Planing edges, When planing long edges with a bench plane hold the plane down with the thumb of your second hand and use your fingers as a guide along the side. Always work along the grain.
On a short edge, When using a block plane work from each edge towards the centre, again using your fingers as a guide.

Measuring And Marking Tools

Accurate measuring and marking is especially important when doing woodwork. The professional's rule is to measure twice, then mark, then double check. Inaccuracies may lead, at best, to a lot of time spent in adaptation later, or at worst may necessitate buying more timber. Tools need to be looked after with care and stored in a dry place or they may become faulty.

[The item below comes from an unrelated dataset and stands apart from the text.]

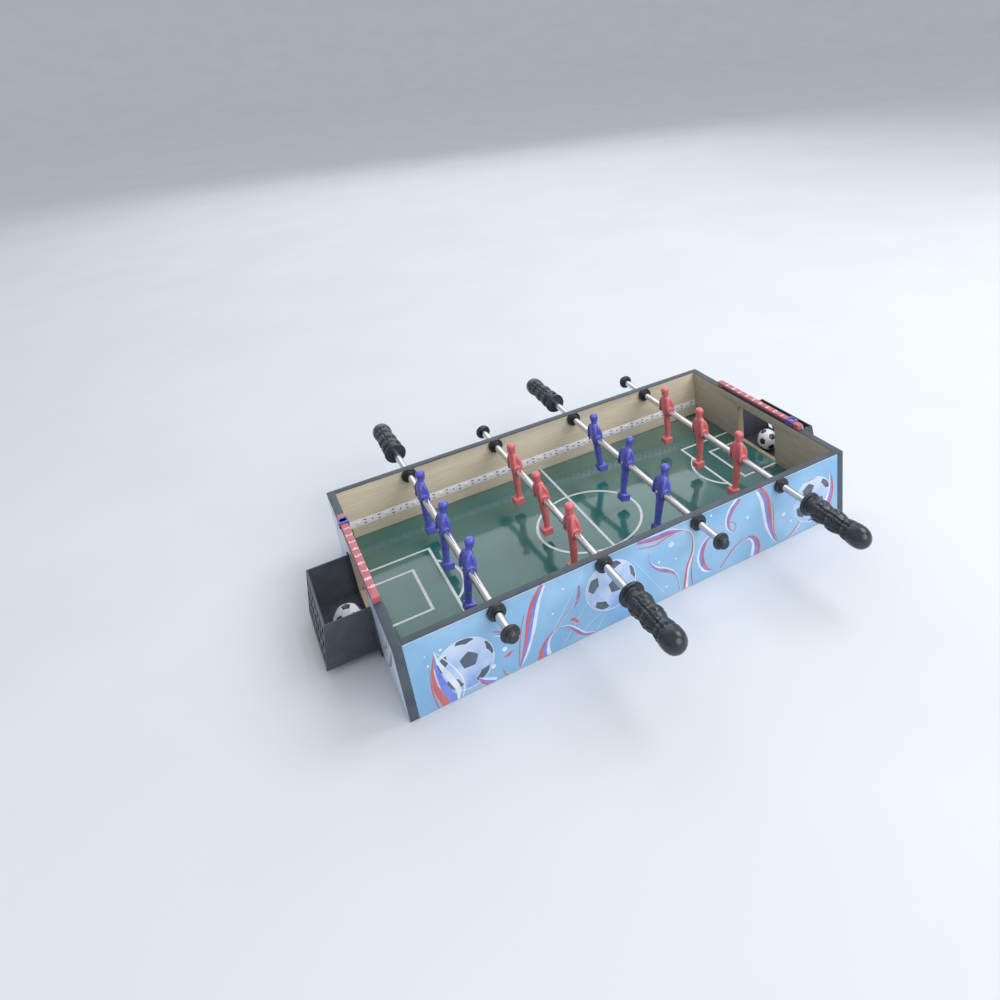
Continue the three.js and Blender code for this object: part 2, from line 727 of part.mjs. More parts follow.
// Straight runs with a small round bend at every inner corner.
function bentPath(corners, bend) {
  const path = new THREE.CurvePath();
  const at = corners.map((corner) => new THREE.Vector3(...corner));
  let from = at[0];
  for (let i = 1; i + 1 < at.length; i += 1) {
    const before = at[i].clone().sub(at[i - 1]).normalize();
    const after = at[i + 1].clone().sub(at[i]).normalize();
    const enter = at[i].clone().addScaledVector(before, -bend);
    const leave = at[i].clone().addScaledVector(after, bend);
    path.add(new THREE.LineCurve3(from, enter));
    path.add(new THREE.QuadraticBezierCurve3(enter, at[i], leave));
    from = leave;
  }
  path.add(new THREE.LineCurve3(from, at[at.length - 1]));
  return path;
}

function wireSection() {
  const shape = new THREE.Shape();
  for (let i = 0; i < WIRE_SIDES; i += 1) {
    const angle = (2 * Math.PI * i) / WIRE_SIDES;
    const corner = [WIRE_RADIUS * Math.cos(angle), WIRE_RADIUS * Math.sin(angle)];
    if (i === 0) shape.moveTo(...corner);
    else shape.lineTo(...corner);
  }
  shape.closePath();
  return shape;
}

const lead = new THREE.ExtrudeGeometry(wireSection(), {
  steps: WIRE_STEPS,
  bevelEnabled: false,
  extrudePath: bentPath(leadCorners, WIRE_BEND),
});
add("led_lead", geometryOf(solid(lead)), COLORS.white, 0.5);

export default table;
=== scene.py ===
import json
import math

import bmesh
import bpy
from mathutils import Matrix, Vector

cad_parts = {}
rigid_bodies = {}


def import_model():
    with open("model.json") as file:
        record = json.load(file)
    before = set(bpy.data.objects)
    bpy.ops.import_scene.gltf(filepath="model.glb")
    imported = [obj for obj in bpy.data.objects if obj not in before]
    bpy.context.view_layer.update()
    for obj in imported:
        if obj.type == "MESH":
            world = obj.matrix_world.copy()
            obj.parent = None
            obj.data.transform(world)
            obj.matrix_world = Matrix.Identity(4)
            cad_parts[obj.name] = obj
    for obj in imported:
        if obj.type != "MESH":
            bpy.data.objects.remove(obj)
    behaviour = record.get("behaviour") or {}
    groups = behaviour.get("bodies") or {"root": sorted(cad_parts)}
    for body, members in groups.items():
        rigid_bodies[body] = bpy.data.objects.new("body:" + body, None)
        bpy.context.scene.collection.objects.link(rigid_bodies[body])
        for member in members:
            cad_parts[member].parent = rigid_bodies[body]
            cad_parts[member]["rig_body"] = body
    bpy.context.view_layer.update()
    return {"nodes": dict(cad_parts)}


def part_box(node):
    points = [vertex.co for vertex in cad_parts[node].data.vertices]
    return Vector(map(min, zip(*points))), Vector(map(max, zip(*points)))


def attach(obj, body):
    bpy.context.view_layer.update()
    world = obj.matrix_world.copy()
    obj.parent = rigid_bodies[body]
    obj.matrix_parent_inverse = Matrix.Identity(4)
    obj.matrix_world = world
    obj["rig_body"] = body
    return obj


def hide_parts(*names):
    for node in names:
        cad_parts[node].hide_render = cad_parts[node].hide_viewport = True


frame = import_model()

MM = 0.001
TAU = 2 * math.pi

# ---------------- sizes, in millimetres
HALF_LENGTH = 255.0
HALF_WIDTH = 150.0
HEIGHT = 82.0
BOARD = 8.5
BAND = 0.8
INNER_X = HALF_LENGTH - BOARD
INNER_Y = HALF_WIDTH - BOARD
PANEL_TOP = HEIGHT - BAND
FIELD_TOP = 17.0
ROD_X = (-163.5, -54.5, 54.5, 163.5)
ROD_HEIGHT = 74.5
ROD_RADIUS = 4.0
ROD_BORE = 3.2
HANDLE_SIDE = (1, -1, 1, -1)
ROD_SHIFT = (4.5, -4.5, -1.5, 3.5)
ROD_LEAN = (10.0, -2.4, 12.0, 2.0)
MAN_LEANS = ((11.2, 7.8, 2.5), (0.1, -3.7, 2.4), (14.4, 14.1, -0.7), (1.1, 3.8, 7.7))
ROD_ENDS = (-189.0, 262.0)
MAN_SPACING = 78.0
HANDLE_START = 199.0
CAP_INNER = -187.0
SCORE_X = 251.1
SCORE_TOP = 88.5
STRIP_HALF = 246.0
STRIP_FRONT = INNER_Y - 0.6
STRIP_BOTTOM = 30.5
STRIP_TOP = 39.5
LED_COUNT = 15
LED_PITCH = 33.0
BALL_RADIUS = 14.0


# ---------------- colours and node looks
def linear(colour):
    """The linear colour for a screen colour of three values, 0 to 255, or for a grey given as one number."""
    if isinstance(colour, float):
        return (colour, colour, colour, 1.0)
    parts = [c / 255 for c in colour]
    return (*(c / 12.92 if c <= 0.04045 else ((c + 0.055) / 1.055) ** 2.4 for c in parts), 1.0)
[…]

Check their accuracy regularly.
Measuring and Marking Tools
1. Marking Gauge, 2. Combination gauge, 3. Spirit level, 4. Carpenter's, 5. Metre rule, 6. Try square, 7. Folding rule, 8. Marking knife, 9. Plumb bob, 10. Steel tape, 11. Combination square.
Measuring tools
Retractable steel tape, Available with metric measurements only or with metric and imperial, this is an accurate (usually to within 1mm) and widely used measuring tool. A 3m (10ft) rule is generally the most useful length and a thumb lock and top sight are both handy.
Metre rule, These rigid rules can be of wood, metal or plastic and give metric or imperial measurements. Lengths longer than 1m (3ft) cannot be measured accurately.
Folding rule, Traditionally made of boxwood, folding rules are more portable than straight rules. They are also available in metal and plastic. Lengths are from 300mm (12in) to 2m (6ft 6in). The most commonly used length is 120 cm (4ft).
For measuring angles
Try square, Used for marking square ends on a length of wood, for marking other right angles and for checking their accuracy, a try square has a steel blade and a wood, steel of plastic stock and both internal and external edges form a 90° angle. They come in sizes from 150mm (6in) to 300mm (12in).
Combination square, This can be used for measuring and checking right angles and 45° mitres; it can also check the depth of mortises.
Mitre block, Used for making mitres across small pieces of wood, a mitre block is L-shaped and has two slots, one at 45° and one at 90°. The wood is placed in the L and one of the slots is used to guide the saw.
Marking tools
Carpenter's pencil, A chisel-shapes pencil is easier to use against a rule than an ordinary pencil but the letter is adequate for making.
Marking knife, A special marking knife with an angled steel blade is more accurate then a pencil.
Marking gauge, Use to mark lines parallel to the edge or end of timber or board, a marking gauge has a steel point close to the end of the stem and s sliding stock that can be locked with a screw on the side at the required distance from the point.
Mortise gauge, This has two pins, one of which can be moved up and down then set to the required spacing for marking mortises and tenons.
Combination gauge, This combines both the above operations.
Levelling tools
Spirit level, Used to check that a surface is level, the longer the spirit level the more accurate is will be over a distance. Lengths range from 75mm (3in) to 2m (6ft 6in).
Plumb bob, A tool used for accurate alignment of verticals, this consists of a brass or steel weight which is attached to a line and hung from a pin or nail.